What is expected
Set down the lines from the one containing "on the ground." to the one containing "before = set(bpy.data.objects)", both lines included, exactly as they stand and with no other lines.

Input for this task
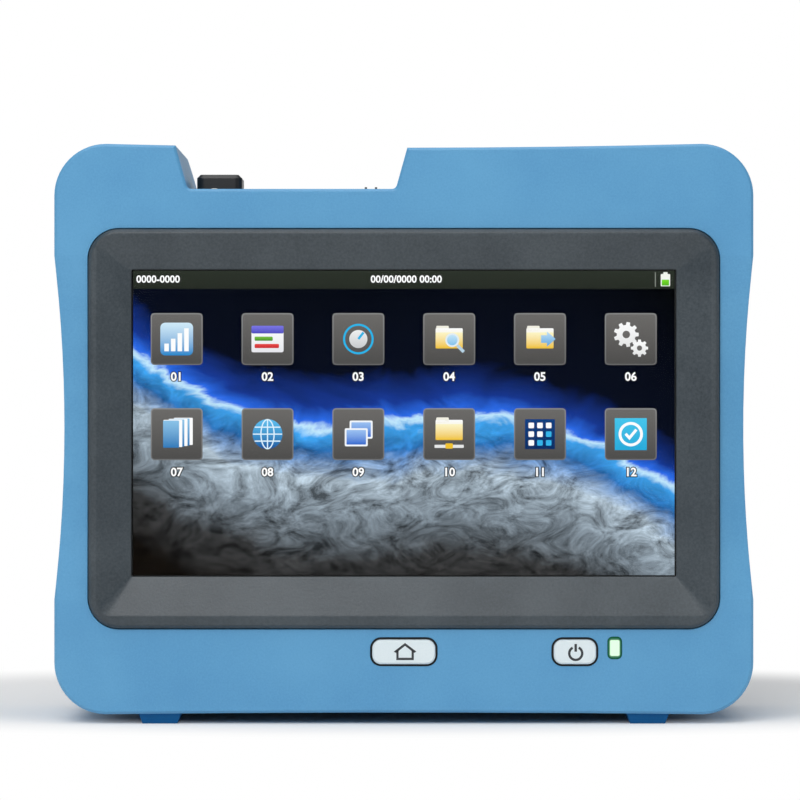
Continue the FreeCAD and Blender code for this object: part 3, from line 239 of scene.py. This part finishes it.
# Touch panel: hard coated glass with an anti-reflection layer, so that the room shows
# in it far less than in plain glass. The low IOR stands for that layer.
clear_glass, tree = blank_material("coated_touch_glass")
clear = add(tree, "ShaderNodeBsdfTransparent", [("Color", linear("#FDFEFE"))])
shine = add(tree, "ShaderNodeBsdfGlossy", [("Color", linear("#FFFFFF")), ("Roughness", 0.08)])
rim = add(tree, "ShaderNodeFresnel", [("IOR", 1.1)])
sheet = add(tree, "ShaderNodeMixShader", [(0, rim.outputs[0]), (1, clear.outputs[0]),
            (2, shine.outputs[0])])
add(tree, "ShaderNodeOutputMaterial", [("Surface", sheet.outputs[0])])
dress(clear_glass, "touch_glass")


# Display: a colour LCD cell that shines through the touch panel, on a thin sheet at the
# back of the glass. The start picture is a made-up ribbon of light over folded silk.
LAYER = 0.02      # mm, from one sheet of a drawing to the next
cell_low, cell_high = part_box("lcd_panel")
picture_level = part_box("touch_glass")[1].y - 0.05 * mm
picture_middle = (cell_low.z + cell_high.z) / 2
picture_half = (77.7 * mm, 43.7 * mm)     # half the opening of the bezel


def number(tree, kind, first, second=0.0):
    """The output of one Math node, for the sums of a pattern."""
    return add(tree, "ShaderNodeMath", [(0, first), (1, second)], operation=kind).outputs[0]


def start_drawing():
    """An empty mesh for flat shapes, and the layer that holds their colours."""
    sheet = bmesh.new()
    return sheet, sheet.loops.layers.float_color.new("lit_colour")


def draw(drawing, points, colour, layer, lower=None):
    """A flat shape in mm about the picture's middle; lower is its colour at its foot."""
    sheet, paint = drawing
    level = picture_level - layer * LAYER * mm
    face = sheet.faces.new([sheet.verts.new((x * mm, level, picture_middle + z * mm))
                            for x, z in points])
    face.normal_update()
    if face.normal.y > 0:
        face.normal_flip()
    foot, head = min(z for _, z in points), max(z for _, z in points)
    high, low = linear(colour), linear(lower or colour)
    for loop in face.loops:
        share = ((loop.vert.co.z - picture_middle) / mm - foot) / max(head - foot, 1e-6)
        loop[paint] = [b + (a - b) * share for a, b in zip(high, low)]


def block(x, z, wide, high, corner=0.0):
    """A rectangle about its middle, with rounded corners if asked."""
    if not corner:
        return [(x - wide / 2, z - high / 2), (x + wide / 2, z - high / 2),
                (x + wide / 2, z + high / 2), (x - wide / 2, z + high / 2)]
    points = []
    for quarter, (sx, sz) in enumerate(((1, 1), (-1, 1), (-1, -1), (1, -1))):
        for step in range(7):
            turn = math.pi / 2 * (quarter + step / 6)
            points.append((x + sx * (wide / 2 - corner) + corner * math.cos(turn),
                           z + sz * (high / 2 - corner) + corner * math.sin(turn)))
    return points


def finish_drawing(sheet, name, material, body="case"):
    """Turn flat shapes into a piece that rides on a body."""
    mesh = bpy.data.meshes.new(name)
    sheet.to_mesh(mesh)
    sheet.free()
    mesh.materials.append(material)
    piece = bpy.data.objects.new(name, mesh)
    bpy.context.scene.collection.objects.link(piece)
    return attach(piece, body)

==

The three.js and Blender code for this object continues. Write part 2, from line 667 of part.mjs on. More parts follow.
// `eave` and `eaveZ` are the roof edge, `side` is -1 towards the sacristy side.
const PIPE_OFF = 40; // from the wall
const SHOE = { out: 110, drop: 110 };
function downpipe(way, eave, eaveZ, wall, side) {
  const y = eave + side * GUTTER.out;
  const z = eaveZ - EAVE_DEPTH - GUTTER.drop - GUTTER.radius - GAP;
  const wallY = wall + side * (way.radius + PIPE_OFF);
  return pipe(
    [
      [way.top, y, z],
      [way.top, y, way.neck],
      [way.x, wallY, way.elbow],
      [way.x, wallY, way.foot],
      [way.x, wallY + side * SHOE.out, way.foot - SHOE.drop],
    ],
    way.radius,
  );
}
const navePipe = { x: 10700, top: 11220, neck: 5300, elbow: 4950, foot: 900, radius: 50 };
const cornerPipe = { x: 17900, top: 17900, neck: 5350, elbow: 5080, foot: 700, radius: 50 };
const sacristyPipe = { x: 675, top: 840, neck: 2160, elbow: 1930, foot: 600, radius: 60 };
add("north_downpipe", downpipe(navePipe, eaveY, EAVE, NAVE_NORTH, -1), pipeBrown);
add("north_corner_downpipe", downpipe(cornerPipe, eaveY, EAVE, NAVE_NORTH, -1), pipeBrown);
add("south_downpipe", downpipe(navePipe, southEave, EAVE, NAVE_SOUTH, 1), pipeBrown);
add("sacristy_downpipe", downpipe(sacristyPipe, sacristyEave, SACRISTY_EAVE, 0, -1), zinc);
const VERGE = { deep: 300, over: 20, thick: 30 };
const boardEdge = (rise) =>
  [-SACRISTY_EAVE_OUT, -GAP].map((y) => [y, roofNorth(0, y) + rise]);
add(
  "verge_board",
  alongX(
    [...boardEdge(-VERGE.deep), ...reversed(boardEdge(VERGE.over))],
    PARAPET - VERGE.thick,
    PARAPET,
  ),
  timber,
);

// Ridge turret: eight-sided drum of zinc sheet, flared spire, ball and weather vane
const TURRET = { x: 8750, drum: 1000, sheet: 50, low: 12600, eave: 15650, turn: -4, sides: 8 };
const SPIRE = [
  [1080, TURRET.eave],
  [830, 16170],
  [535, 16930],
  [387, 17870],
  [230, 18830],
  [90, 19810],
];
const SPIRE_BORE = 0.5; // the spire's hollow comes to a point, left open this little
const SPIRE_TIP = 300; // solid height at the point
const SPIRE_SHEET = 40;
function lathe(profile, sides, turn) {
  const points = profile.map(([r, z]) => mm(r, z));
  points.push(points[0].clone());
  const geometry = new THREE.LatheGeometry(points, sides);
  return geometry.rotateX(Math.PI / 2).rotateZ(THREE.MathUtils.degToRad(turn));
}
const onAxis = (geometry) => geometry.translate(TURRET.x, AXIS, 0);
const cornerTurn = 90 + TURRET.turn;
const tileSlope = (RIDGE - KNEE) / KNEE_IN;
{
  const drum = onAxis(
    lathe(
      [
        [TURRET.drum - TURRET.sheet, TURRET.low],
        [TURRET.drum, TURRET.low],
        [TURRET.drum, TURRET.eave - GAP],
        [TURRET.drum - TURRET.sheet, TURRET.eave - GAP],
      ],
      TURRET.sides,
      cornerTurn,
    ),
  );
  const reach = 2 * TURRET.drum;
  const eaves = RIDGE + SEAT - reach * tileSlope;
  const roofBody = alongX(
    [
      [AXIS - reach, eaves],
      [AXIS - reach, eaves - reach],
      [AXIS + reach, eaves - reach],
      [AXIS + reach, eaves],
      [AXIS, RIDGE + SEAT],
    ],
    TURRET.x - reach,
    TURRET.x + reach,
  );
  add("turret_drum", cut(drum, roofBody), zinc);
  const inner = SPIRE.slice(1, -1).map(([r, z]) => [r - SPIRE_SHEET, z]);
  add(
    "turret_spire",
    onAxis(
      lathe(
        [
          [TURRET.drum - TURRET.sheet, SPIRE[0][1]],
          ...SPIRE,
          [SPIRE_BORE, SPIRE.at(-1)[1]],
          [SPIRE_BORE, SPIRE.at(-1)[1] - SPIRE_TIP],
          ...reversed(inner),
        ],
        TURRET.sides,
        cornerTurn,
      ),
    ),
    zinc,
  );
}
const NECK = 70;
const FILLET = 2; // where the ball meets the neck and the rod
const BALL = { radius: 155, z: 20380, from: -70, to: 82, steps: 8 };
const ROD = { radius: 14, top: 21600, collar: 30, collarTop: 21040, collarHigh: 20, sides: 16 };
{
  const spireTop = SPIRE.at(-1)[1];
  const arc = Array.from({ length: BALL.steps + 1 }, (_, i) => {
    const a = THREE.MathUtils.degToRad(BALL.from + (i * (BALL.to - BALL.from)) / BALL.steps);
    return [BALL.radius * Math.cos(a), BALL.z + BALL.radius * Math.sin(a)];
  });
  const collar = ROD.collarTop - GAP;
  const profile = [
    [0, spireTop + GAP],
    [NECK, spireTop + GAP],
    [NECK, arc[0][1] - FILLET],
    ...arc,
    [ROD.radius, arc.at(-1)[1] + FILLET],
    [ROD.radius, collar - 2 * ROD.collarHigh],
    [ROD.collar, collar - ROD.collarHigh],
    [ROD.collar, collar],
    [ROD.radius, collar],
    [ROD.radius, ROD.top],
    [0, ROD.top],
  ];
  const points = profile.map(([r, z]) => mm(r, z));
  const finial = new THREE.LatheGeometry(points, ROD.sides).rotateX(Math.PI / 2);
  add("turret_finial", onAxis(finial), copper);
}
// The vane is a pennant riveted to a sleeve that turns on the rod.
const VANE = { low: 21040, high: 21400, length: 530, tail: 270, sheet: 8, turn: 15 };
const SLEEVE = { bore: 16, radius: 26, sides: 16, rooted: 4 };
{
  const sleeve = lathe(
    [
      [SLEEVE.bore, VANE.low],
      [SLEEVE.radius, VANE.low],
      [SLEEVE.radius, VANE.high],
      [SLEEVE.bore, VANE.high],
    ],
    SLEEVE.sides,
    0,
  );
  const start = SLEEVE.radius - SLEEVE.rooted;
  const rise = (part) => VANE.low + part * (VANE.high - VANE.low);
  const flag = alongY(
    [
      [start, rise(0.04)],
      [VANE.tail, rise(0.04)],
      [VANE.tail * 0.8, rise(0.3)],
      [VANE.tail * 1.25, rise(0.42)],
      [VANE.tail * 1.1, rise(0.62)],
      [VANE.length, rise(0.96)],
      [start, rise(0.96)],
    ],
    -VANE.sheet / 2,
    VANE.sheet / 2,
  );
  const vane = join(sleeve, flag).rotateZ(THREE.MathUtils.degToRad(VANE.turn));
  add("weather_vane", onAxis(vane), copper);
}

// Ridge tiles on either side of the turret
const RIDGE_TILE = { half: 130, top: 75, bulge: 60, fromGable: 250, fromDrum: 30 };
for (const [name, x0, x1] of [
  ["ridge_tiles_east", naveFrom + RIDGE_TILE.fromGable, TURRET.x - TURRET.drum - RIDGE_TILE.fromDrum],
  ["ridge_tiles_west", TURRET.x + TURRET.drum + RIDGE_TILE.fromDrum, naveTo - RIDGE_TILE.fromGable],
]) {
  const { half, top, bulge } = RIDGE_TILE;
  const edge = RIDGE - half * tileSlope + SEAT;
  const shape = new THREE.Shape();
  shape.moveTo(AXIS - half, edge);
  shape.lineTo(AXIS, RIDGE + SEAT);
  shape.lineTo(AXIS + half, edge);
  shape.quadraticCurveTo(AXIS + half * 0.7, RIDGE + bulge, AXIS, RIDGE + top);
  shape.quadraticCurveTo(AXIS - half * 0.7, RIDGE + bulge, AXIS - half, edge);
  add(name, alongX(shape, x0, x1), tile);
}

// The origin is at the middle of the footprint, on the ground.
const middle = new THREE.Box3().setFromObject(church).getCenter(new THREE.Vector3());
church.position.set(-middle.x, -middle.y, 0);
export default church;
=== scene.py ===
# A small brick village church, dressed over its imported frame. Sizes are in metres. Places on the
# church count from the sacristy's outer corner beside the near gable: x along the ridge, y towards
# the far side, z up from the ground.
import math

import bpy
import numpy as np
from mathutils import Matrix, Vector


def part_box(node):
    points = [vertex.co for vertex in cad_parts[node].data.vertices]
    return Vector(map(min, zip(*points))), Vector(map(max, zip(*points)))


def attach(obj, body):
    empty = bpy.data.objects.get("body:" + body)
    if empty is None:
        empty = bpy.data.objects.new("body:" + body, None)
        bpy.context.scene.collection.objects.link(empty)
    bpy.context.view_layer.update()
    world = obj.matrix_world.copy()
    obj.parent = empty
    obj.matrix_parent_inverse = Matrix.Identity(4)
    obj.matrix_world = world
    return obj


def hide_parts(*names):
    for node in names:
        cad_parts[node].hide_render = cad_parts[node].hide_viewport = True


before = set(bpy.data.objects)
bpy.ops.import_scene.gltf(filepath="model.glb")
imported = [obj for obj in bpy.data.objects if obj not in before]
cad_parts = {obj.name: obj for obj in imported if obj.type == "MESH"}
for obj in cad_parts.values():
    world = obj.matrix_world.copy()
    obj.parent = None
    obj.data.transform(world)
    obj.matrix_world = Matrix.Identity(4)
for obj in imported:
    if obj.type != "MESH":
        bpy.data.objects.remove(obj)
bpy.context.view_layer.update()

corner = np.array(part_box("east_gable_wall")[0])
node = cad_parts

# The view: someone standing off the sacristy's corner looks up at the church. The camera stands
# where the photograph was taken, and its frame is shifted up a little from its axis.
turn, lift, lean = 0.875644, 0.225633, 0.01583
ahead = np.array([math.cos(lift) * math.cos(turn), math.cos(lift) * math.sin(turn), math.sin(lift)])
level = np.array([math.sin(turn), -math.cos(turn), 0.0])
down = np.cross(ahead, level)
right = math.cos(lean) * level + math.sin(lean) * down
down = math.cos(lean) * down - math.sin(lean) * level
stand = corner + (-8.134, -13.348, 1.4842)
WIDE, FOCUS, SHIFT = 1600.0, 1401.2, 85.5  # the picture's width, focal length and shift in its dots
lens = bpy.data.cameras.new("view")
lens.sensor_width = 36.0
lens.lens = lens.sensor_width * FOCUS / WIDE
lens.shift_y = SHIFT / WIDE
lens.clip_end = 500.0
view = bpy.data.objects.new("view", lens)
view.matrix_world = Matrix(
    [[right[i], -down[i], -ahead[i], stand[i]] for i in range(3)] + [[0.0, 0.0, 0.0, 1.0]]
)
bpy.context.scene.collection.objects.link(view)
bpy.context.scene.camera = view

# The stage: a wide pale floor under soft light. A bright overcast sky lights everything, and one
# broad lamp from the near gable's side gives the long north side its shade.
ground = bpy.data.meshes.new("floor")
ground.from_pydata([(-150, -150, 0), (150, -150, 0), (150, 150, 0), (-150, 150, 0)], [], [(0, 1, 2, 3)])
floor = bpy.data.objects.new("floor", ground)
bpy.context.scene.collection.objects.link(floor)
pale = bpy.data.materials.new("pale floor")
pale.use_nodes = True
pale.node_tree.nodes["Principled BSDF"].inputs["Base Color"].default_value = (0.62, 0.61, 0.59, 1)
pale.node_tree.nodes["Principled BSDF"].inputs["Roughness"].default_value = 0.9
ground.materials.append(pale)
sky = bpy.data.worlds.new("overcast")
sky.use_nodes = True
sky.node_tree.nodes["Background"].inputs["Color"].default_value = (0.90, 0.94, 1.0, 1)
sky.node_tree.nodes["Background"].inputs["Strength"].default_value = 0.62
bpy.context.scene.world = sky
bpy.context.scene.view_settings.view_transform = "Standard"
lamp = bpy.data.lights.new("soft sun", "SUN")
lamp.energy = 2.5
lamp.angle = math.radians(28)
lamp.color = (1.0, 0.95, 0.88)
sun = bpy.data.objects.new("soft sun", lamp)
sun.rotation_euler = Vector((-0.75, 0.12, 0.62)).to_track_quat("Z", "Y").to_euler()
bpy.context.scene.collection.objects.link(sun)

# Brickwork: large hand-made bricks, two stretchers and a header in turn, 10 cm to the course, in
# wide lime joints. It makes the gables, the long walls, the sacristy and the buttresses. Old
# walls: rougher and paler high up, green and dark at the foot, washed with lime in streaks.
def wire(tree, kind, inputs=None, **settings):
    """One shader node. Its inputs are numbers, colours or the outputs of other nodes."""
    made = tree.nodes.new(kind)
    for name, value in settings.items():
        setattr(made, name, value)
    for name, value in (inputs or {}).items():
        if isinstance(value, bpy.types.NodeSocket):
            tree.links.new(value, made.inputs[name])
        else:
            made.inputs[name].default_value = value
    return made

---

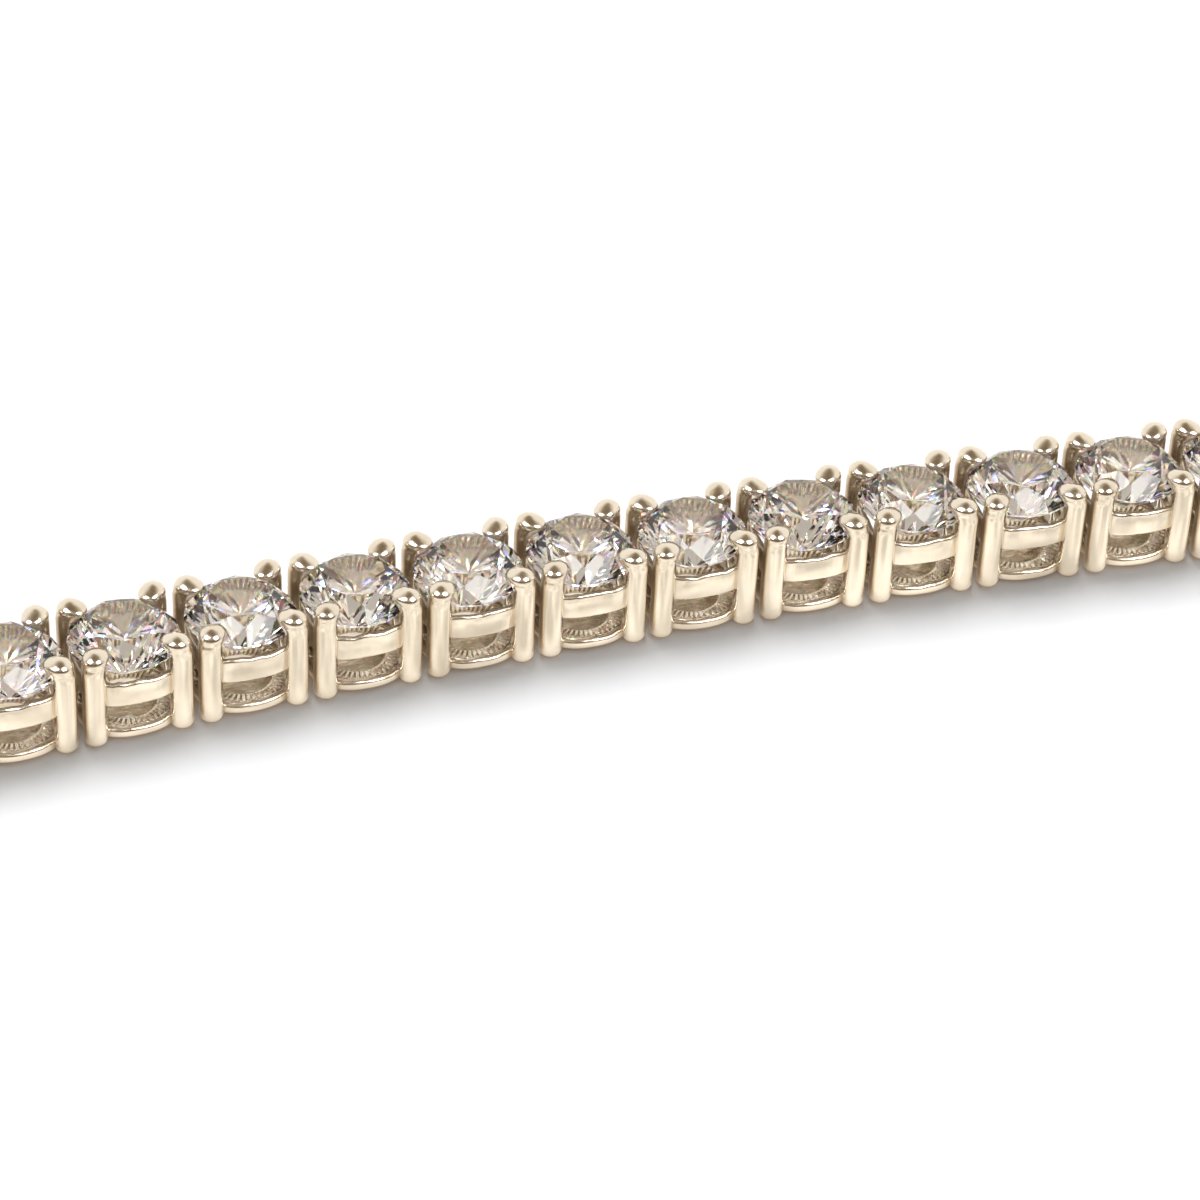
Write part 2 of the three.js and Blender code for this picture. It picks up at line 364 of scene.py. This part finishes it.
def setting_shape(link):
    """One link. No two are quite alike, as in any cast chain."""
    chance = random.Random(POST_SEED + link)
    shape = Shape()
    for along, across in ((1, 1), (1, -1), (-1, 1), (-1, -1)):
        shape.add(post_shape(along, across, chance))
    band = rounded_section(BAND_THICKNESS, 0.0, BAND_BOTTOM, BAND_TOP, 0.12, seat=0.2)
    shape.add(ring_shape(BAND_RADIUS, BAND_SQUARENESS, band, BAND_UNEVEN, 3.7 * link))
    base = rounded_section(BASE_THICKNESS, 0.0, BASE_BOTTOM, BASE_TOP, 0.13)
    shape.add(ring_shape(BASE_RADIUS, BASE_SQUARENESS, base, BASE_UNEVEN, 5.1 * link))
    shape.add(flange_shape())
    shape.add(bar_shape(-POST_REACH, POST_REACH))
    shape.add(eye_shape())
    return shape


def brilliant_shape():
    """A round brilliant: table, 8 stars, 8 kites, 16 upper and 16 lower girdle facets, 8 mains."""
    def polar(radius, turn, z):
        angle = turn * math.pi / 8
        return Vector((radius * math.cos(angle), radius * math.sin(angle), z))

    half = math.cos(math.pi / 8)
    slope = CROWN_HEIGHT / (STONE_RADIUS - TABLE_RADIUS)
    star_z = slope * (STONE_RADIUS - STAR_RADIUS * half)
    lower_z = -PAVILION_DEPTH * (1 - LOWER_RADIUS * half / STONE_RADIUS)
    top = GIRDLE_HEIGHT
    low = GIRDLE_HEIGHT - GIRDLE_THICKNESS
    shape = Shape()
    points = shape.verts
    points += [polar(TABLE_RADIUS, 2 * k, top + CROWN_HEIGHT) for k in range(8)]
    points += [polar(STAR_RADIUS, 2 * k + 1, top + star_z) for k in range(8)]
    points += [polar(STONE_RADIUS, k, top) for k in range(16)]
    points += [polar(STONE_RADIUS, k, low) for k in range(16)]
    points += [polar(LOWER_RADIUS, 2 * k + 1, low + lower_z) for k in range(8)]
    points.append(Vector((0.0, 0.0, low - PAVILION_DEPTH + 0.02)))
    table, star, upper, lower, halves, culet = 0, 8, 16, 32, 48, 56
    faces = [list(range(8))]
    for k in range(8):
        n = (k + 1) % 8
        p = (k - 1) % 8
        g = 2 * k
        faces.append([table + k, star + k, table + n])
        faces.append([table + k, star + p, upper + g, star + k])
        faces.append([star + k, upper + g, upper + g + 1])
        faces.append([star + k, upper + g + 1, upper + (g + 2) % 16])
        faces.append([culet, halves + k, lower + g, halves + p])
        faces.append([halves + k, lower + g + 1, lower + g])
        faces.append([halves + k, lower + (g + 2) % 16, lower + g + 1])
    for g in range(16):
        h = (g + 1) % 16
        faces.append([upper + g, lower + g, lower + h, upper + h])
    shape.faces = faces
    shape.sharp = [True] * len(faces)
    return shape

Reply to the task
// The origin is at the middle of the footprint, on the ground.
const middle = new THREE.Box3().setFromObject(church).getCenter(new THREE.Vector3());
church.position.set(-middle.x, -middle.y, 0);
export default church;
=== scene.py ===
# A small brick village church, dressed over its imported frame. Sizes are in metres. Places on the
# church count from the sacristy's outer corner beside the near gable: x along the ridge, y towards
# the far side, z up from the ground.
import math

import bpy
import numpy as np
from mathutils import Matrix, Vector


def part_box(node):
    points = [vertex.co for vertex in cad_parts[node].data.vertices]
    return Vector(map(min, zip(*points))), Vector(map(max, zip(*points)))


def attach(obj, body):
    empty = bpy.data.objects.get("body:" + body)
    if empty is None:
        empty = bpy.data.objects.new("body:" + body, None)
        bpy.context.scene.collection.objects.link(empty)
    bpy.context.view_layer.update()
    world = obj.matrix_world.copy()
    obj.parent = empty
    obj.matrix_parent_inverse = Matrix.Identity(4)
    obj.matrix_world = world
    return obj


def hide_parts(*names):
    for node in names:
        cad_parts[node].hide_render = cad_parts[node].hide_viewport = True


before = set(bpy.data.objects)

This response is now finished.